## Exercise
Would you quote the material below from its first line through the line containing "return (bearing - other", exactly and with both ends included?

## Stored data
++++++

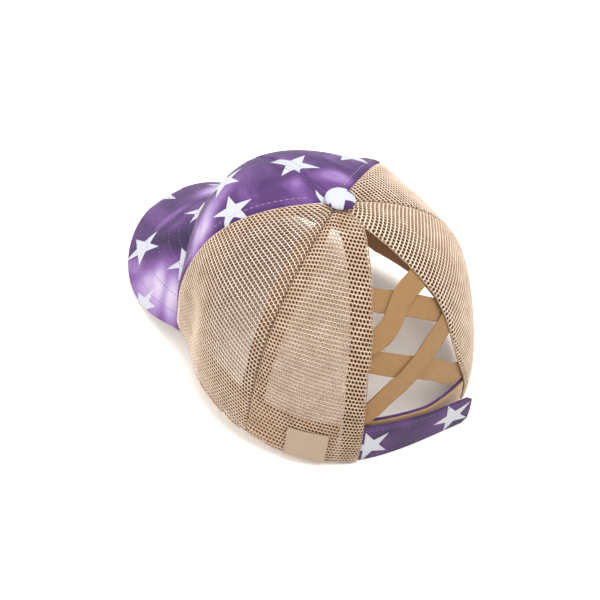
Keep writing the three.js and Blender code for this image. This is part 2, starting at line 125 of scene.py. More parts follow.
# Dents (push below 0) and bulges: bearing, height, spread in degrees, spread up as a share, push
softForm = [
    (-29, 0.02, 15, 0.14, 1.3),
    (70, 0.0, 30, 0.12, 0.4),
    (126, 0.03, 8, 0.14, 0.6),
    (112, 0.04, 8, 0.16, -0.7),
    (180, 0.45, 17, 0.25, 0.9),
    (-145, 0.53, 16, 0.2, -0.55),
    (-118, 0.5, 10, 0.2, 1.3),
    (-92, 0.42, 15, 0.2, -0.85),
    (-67, 0.26, 9, 0.16, 0.3),
]

# The peak
peak = {
    "reach": 99.5 * mm,
    "thickness": 3.0 * mm,
    "halfAngle": 58.8,
    "squareness": 2.5,
    "swing": 1.6 * mm,
    "rounding": 0.03,  # of its edge, as a share of its depth
    "edge": 1.3 * mm,
    "columns": 120,
    "rows": 60,
    "samples": 121,  # each way, to find where it touches the floor
    "profileSteps": 400,
    "profileWidth": 1.1 * crown["halfWidth"],  # a little past the peak's side
}


def lerp(a, b, share):
    return a + (b - a) * share


def smooth(value, low, high):
    share = np.clip((value - low) / (high - low), 0, 1)
    return share * share * (3 - 2 * share)


def aroundTo(bearing, other):  # the way round from one bearing to another, from -180 to 180
    return (bearing - other + 180) % 360 - 180


def roundValue(values, bearing):
    back, side, front = values
    c = np.cos(np.radians(bearing))
    return side + (back - front) / 2 * c + ((back + front) / 2 - side) * c * c


def fromFront(bearing):
    return 180 - np.abs(aroundTo(bearing, 0))


def rimHeight(bearing):
    climb = 0.5 * (1 - np.cos(np.radians(bearing)))
    aside = np.clip(fromFront(bearing) / peak["halfAngle"], 0, 1) * peak["halfAngle"]
    across = np.sin(np.radians(aside)) / math.sin(math.radians(peak["halfAngle"]))
    arch = 1 - across**2
    return crown["rimClimb"] * climb + crown["rimArch"] * 0.5 * (arch + arch * arch * (3 - 2 * arch))


def clothEdge(bearing):
    beside = smooth(fromFront(bearing) - peak["halfAngle"], *crown["besidePeak"])
    return rimHeight(bearing) + (peak["thickness"] / 2 + walls["gap"]) * (1 - beside)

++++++

## Expected answer
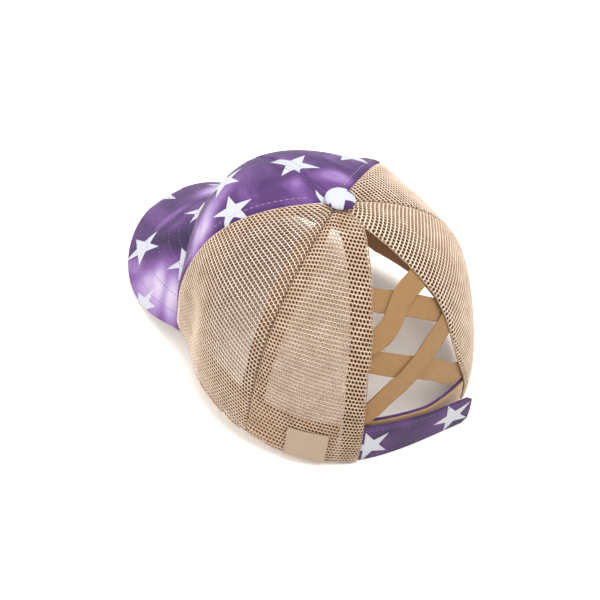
Keep writing the three.js and Blender code for this image. This is part 2, starting at line 125 of scene.py. More parts follow.
# Dents (push below 0) and bulges: bearing, height, spread in degrees, spread up as a share, push
softForm = [
    (-29, 0.02, 15, 0.14, 1.3),
    (70, 0.0, 30, 0.12, 0.4),
    (126, 0.03, 8, 0.14, 0.6),
    (112, 0.04, 8, 0.16, -0.7),
    (180, 0.45, 17, 0.25, 0.9),
    (-145, 0.53, 16, 0.2, -0.55),
    (-118, 0.5, 10, 0.2, 1.3),
    (-92, 0.42, 15, 0.2, -0.85),
    (-67, 0.26, 9, 0.16, 0.3),
]

# The peak
peak = {
    "reach": 99.5 * mm,
    "thickness": 3.0 * mm,
    "halfAngle": 58.8,
    "squareness": 2.5,
    "swing": 1.6 * mm,
    "rounding": 0.03,  # of its edge, as a share of its depth
    "edge": 1.3 * mm,
    "columns": 120,
    "rows": 60,
    "samples": 121,  # each way, to find where it touches the floor
    "profileSteps": 400,
    "profileWidth": 1.1 * crown["halfWidth"],  # a little past the peak's side
}


def lerp(a, b, share):
    return a + (b - a) * share


def smooth(value, low, high):
    share = np.clip((value - low) / (high - low), 0, 1)
    return share * share * (3 - 2 * share)


def aroundTo(bearing, other):  # the way round from one bearing to another, from -180 to 180
    return (bearing - other + 180) % 360 - 180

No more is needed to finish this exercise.